Sampah kaleng bir, keyboard, alat pendeteksi asap dan botol adalah harta bagi Reading. Dia mengubah apa yang sebelumnya mengotori lingkungan menjadi kanvas untuk lukisan yang memesona. Sang seniman juga tertarik dengan sepatu dan sandal yang dibuang begitu saja, karena barang bekas ini merupakan jejak sungguhan dari sampah yang dihasilkan manusia.
“Saya biasanya menggendong tas ransel berisi peralatan lukis,” tuturnya. “Jika saya menemukan sampah saat mendaki dan keadaan sekitarnya bagus, saya akan langsung melukis pada sampah itu. Kalau kayak begini, saya bisa melihat warna dan gerakan apa saja yang bisa dimasukkan ke dalam lukisan.” Apabila cuacanya tidak mendukung atau visinya terlalu besar, dia akan memfoto pemandangan dan menumpahkannya ke lukisan di dalam studio. Dia juga suka mencari sampah di pusat daur ulang, atau menggunakan kaleng dan botol bekasnya sebagai kanvas.

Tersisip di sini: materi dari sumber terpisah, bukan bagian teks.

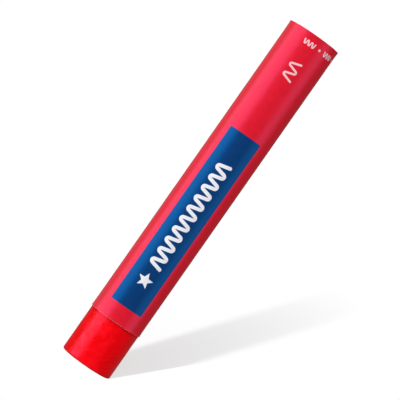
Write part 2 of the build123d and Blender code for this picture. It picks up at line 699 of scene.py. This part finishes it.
def dried_glue(name):
    """Clear, slightly yellow paper glue."""
    material, tree, shader = new_material(name)
    streaks = noise_of(tree, scale=2600.0, detail=3.0, vector=stretched(tree, (1, 1, 0.2)))
    tint = mixed(tree, streaks, (0.78, 0.72, 0.56, 1.0), (0.90, 0.87, 0.76, 1.0))
    tree.links.new(tint, shader.inputs["Base Color"])
    gloss = ranged(tree, streaks, (0.3, 0.7), to=(0.2, 0.45))
    tree.links.new(gloss, shader.inputs["Roughness"])
    tree.links.new(bumps(tree, (streaks, 0.004 * MM)), shader.inputs["Normal"])
    return material


# ------------------------------------------------------------------ the pieces

STICK_AROUND = 288  # points round the stick
DRAWING_FACE_STEPS, DRAWING_EDGE_STEPS = 30, 12
SIDE_STEPS, BACK_EDGE_STEPS, BACK_FACE_STEPS = 190, 8, 20
RIM_POWER = 6  # how closely the dips keep to the side, away from the end faces
DIP_LENGTH, FINE_DIP_LENGTH, FINE_DIP_SHARE = 3.2 * MM, 0.7 * MM, 0.3
CHIP_LENGTH, FINE_CHIP_LENGTH, FINE_CHIP_SHARE = 0.9 * MM, 0.35 * MM, 0.5
CHIP_FROM, FINE_CHIP_FROM = 0.12, 0.1  # noise above which the edge is chipped
CHIP_SHIFT = Vector((7.0, 3.0, 5.0))  # keeps the chips apart from the dips
CHIP_REACH = 1.1  # how far the chips go up the side, in edge radii
SLIMMEST = 0.1 * MM  # points nearer the axis than this are pressed in as if at it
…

Sejauh ini, Reading telah berkelana dari Hawaii sampai Kutub Utara. Dia menginisiasi aksi bersih-bersih untuk membantu masyarakat setempat. Dulunya dia mencari pekerjaan paruh waktu di kedai dan restoran dekat tempat yang dikunjungi, tapi sekarang dia melakoni residensi di berbagai taman nasional Amerika Serikat. Dia juga menggelar lokakarya seni lingkungan selama residensi. Warga diajak memungut sampah sambil belajar melukis.
“Taman Nasional Denali di Alaska paling menggugah inspirasi,” ujar Reading. “Saya berasal dari Maine yang iklimnya sedang, jadi saya merasa takjub bisa melihat hamparan lingkungan di wilayah Tundra, bertemu beruang, menyaksikan bunga liar tumbuh di salju, dan hidup di antara kegembiraan dan ketakutan.”
Dia juga tidak bisa melupakan kunjungannya ke Antartika pada saat musim panas. “Orang cenderung lupa dengan perubahan iklim karena tinggal di iklim sedang, tapi akan langsung menyadari seberapa cepat perubahannya jika mengunjungi Kutub Utara dan Selatan. Kalian akan melihat bagaimana lapisan es semakin menipis, dan hewan-hewan kehilangan habitatnya. Pemandangannya cepat berlalu, sehingga saya merasa harus melestarikannya dalam lukisan.”
“Seni mampu membuat manusia terhubung dan terlibat, serta membuat perubahan yang memiliki hubungan mendalam,” tegasnya. “Grafik atau statistik tentang perubahan iklim takkan mungkin bisa melakukan itu.”